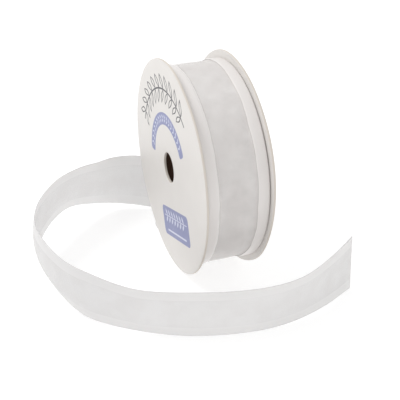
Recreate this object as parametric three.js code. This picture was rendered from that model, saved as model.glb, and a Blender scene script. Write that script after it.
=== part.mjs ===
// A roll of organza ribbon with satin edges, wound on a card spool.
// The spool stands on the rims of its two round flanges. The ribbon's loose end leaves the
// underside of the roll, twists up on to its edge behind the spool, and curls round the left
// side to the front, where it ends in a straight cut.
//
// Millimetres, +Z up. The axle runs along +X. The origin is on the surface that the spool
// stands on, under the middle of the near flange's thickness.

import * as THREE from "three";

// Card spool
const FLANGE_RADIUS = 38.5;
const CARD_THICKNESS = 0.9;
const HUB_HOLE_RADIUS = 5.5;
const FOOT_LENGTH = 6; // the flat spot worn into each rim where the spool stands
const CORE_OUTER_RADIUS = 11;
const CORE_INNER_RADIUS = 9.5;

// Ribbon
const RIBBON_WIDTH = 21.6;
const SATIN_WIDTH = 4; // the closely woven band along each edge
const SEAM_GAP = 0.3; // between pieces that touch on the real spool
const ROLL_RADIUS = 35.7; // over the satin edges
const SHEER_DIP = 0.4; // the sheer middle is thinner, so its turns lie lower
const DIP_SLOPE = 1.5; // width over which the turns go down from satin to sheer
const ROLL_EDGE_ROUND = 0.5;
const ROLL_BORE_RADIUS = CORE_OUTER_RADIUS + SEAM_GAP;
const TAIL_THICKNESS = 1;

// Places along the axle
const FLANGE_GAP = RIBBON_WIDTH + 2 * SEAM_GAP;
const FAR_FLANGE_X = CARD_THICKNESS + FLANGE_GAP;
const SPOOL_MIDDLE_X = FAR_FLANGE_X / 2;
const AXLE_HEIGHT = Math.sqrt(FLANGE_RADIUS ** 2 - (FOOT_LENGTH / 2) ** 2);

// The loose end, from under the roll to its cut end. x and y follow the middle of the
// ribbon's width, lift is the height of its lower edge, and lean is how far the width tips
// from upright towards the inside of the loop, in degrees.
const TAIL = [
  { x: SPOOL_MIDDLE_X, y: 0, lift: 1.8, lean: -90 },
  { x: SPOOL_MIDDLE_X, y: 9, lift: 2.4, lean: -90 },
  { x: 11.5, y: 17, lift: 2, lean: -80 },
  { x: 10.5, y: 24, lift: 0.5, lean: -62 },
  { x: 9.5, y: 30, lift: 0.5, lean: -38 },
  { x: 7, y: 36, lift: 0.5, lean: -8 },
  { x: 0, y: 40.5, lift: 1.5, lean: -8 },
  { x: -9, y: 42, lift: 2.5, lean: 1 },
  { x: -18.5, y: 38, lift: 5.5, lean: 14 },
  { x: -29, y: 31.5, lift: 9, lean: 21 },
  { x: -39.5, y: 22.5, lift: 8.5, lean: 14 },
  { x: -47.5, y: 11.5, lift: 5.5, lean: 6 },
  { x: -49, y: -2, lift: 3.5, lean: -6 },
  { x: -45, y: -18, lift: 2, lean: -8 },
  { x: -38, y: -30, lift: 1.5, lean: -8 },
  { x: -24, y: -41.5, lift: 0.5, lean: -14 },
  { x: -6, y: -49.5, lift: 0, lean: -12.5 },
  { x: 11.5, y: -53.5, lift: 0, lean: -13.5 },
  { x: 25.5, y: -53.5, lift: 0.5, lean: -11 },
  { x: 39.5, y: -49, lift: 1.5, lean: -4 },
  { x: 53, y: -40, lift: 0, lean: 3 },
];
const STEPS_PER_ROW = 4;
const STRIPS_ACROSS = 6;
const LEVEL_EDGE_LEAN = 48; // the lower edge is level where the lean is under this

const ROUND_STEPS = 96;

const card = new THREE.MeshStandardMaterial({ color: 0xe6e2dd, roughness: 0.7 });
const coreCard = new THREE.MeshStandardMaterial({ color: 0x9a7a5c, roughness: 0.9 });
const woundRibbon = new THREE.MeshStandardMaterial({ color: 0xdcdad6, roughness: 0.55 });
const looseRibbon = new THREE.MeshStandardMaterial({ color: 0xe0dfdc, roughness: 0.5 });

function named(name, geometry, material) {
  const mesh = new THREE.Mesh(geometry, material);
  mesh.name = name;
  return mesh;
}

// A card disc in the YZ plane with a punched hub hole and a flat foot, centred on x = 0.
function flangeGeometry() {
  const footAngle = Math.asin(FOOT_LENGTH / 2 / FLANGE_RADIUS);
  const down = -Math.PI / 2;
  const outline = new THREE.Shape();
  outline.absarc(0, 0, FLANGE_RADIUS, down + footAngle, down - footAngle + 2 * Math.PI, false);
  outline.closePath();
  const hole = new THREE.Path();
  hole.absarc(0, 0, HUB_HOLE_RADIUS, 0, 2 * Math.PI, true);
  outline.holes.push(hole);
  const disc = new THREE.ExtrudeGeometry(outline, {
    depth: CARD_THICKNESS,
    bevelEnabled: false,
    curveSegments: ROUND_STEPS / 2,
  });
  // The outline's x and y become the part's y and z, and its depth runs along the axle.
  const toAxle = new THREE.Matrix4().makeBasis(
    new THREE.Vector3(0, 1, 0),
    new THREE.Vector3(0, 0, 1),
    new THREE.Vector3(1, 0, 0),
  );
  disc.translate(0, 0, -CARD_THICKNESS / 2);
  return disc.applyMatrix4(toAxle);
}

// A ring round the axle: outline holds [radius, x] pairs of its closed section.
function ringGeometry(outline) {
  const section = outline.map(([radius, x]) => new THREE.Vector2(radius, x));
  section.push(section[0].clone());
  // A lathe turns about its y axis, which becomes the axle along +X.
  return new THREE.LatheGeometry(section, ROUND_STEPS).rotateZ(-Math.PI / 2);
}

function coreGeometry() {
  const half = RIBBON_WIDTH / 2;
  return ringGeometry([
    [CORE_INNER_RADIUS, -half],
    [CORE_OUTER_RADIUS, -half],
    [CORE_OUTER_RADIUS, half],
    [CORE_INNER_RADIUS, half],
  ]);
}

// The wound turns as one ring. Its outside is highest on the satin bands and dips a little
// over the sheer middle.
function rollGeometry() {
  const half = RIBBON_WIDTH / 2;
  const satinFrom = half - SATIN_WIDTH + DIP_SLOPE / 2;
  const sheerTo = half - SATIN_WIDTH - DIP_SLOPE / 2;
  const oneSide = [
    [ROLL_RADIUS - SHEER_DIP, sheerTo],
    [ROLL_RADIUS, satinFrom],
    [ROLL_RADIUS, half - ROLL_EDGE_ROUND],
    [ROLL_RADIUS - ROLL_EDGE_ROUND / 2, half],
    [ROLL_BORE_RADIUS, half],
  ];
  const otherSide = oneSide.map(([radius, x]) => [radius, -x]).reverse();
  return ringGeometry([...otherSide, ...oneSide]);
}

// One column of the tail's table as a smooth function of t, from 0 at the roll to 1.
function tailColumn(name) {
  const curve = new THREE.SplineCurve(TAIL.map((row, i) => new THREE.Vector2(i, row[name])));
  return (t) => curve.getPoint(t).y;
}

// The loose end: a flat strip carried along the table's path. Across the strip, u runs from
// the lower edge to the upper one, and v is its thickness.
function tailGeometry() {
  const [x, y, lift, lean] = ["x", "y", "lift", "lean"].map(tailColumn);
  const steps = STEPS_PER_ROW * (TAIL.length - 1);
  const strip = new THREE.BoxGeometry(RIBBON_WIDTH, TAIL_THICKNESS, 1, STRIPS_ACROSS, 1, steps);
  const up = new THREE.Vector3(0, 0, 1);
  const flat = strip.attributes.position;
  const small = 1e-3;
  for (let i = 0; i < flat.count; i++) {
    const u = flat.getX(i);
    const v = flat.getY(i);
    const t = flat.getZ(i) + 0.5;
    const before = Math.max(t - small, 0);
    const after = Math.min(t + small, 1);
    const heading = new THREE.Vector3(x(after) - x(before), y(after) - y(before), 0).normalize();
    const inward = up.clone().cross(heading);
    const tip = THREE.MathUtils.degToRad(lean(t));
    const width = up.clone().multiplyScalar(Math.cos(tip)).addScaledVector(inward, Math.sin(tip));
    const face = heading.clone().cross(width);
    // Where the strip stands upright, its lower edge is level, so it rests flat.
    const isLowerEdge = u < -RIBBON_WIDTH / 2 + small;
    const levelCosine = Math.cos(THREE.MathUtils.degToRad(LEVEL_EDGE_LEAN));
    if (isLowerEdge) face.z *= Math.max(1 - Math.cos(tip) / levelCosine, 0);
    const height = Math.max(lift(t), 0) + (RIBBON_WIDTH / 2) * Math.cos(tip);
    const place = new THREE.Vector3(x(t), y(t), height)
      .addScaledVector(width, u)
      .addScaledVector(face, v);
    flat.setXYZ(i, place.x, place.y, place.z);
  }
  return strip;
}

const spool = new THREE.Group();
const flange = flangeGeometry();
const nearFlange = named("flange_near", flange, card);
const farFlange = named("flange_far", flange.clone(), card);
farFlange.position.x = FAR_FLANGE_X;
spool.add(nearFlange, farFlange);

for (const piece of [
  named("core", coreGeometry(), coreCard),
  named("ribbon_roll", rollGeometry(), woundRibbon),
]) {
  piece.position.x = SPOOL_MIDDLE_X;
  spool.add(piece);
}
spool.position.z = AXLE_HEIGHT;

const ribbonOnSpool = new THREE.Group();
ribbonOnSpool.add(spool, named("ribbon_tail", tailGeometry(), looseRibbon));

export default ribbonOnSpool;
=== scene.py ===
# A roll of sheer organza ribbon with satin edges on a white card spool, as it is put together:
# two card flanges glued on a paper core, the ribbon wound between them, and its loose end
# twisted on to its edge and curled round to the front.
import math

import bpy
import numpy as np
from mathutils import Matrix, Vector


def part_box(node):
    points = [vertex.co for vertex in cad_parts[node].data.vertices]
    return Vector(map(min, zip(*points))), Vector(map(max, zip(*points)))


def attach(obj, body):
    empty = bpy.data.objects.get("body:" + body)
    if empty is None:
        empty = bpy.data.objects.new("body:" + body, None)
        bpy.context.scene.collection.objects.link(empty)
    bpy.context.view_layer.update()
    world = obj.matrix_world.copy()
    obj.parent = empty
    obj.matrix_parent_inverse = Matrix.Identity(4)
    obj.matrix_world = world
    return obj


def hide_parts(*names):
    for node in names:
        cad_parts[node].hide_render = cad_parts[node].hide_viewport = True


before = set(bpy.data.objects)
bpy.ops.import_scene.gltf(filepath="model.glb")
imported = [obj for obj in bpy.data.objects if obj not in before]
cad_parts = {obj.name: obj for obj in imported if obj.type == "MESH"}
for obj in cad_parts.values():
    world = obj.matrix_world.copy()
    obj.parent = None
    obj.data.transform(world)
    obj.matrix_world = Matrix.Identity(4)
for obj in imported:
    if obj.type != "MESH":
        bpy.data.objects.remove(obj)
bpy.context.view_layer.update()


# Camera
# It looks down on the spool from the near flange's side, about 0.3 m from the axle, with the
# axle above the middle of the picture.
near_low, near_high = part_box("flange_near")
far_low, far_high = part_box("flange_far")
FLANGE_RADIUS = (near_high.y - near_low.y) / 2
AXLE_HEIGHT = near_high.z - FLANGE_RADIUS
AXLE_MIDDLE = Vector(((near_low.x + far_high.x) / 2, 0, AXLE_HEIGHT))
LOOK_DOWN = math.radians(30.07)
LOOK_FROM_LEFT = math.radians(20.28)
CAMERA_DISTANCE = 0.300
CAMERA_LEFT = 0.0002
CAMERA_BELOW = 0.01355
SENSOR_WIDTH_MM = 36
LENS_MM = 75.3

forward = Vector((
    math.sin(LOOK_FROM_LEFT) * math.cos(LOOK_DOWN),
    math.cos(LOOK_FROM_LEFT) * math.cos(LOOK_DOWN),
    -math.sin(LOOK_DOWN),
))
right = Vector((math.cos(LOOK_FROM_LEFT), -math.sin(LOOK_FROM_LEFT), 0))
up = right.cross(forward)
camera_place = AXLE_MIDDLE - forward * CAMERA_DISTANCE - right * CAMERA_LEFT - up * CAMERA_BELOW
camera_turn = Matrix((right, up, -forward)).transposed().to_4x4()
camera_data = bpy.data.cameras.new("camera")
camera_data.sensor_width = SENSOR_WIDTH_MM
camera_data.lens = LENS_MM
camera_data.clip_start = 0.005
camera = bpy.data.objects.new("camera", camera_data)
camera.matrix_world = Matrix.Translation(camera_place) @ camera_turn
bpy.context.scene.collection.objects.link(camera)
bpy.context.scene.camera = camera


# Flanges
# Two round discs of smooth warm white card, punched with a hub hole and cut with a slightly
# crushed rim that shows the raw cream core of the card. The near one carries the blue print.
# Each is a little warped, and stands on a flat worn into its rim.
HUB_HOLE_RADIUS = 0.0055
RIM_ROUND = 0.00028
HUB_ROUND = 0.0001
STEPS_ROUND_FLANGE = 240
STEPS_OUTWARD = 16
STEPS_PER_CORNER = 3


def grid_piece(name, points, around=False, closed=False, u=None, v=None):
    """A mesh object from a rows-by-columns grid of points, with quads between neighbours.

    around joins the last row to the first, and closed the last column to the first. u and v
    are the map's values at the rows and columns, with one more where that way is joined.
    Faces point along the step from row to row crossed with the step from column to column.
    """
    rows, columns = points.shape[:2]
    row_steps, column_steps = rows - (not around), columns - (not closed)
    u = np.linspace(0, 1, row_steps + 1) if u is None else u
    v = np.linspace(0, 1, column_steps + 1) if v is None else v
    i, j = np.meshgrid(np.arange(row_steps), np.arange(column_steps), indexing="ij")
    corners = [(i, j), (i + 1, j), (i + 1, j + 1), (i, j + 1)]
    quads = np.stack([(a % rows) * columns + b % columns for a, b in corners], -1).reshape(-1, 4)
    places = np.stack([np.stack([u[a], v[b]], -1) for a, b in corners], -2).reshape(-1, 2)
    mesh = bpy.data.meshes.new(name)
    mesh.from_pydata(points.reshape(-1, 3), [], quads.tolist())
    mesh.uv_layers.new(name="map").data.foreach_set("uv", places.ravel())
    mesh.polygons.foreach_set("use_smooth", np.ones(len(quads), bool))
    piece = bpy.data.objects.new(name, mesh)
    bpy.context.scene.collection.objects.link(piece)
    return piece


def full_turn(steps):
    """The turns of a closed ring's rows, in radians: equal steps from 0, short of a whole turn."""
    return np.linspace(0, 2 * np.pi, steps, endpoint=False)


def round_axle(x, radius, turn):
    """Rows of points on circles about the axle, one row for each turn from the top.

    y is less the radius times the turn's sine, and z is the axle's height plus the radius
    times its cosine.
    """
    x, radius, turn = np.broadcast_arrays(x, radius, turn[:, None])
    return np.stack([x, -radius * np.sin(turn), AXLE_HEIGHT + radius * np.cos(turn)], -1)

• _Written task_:
Extract and output the part that opens with the line containing "const spool = new THREE.Group();" and closes with the line containing "bpy.data.objects.remove(obj)", unchanged, ends included.

• _Answer for the task_:
const spool = new THREE.Group();
const flange = flangeGeometry();
const nearFlange = named("flange_near", flange, card);
const farFlange = named("flange_far", flange.clone(), card);
farFlange.position.x = FAR_FLANGE_X;
spool.add(nearFlange, farFlange);

for (const piece of [
  named("core", coreGeometry(), coreCard),
  named("ribbon_roll", rollGeometry(), woundRibbon),
]) {
  piece.position.x = SPOOL_MIDDLE_X;
  spool.add(piece);
}
spool.position.z = AXLE_HEIGHT;

const ribbonOnSpool = new THREE.Group();
ribbonOnSpool.add(spool, named("ribbon_tail", tailGeometry(), looseRibbon));

export default ribbonOnSpool;
=== scene.py ===
# A roll of sheer organza ribbon with satin edges on a white card spool, as it is put together:
# two card flanges glued on a paper core, the ribbon wound between them, and its loose end
# twisted on to its edge and curled round to the front.
import math

import bpy
import numpy as np
from mathutils import Matrix, Vector


def part_box(node):
    points = [vertex.co for vertex in cad_parts[node].data.vertices]
    return Vector(map(min, zip(*points))), Vector(map(max, zip(*points)))


def attach(obj, body):
    empty = bpy.data.objects.get("body:" + body)
    if empty is None:
        empty = bpy.data.objects.new("body:" + body, None)
        bpy.context.scene.collection.objects.link(empty)
    bpy.context.view_layer.update()
    world = obj.matrix_world.copy()
    obj.parent = empty
    obj.matrix_parent_inverse = Matrix.Identity(4)
    obj.matrix_world = world
    return obj


def hide_parts(*names):
    for node in names:
        cad_parts[node].hide_render = cad_parts[node].hide_viewport = True


before = set(bpy.data.objects)
bpy.ops.import_scene.gltf(filepath="model.glb")
imported = [obj for obj in bpy.data.objects if obj not in before]
cad_parts = {obj.name: obj for obj in imported if obj.type == "MESH"}
for obj in cad_parts.values():
    world = obj.matrix_world.copy()
    obj.parent = None
    obj.data.transform(world)
    obj.matrix_world = Matrix.Identity(4)
for obj in imported:
    if obj.type != "MESH":
        bpy.data.objects.remove(obj)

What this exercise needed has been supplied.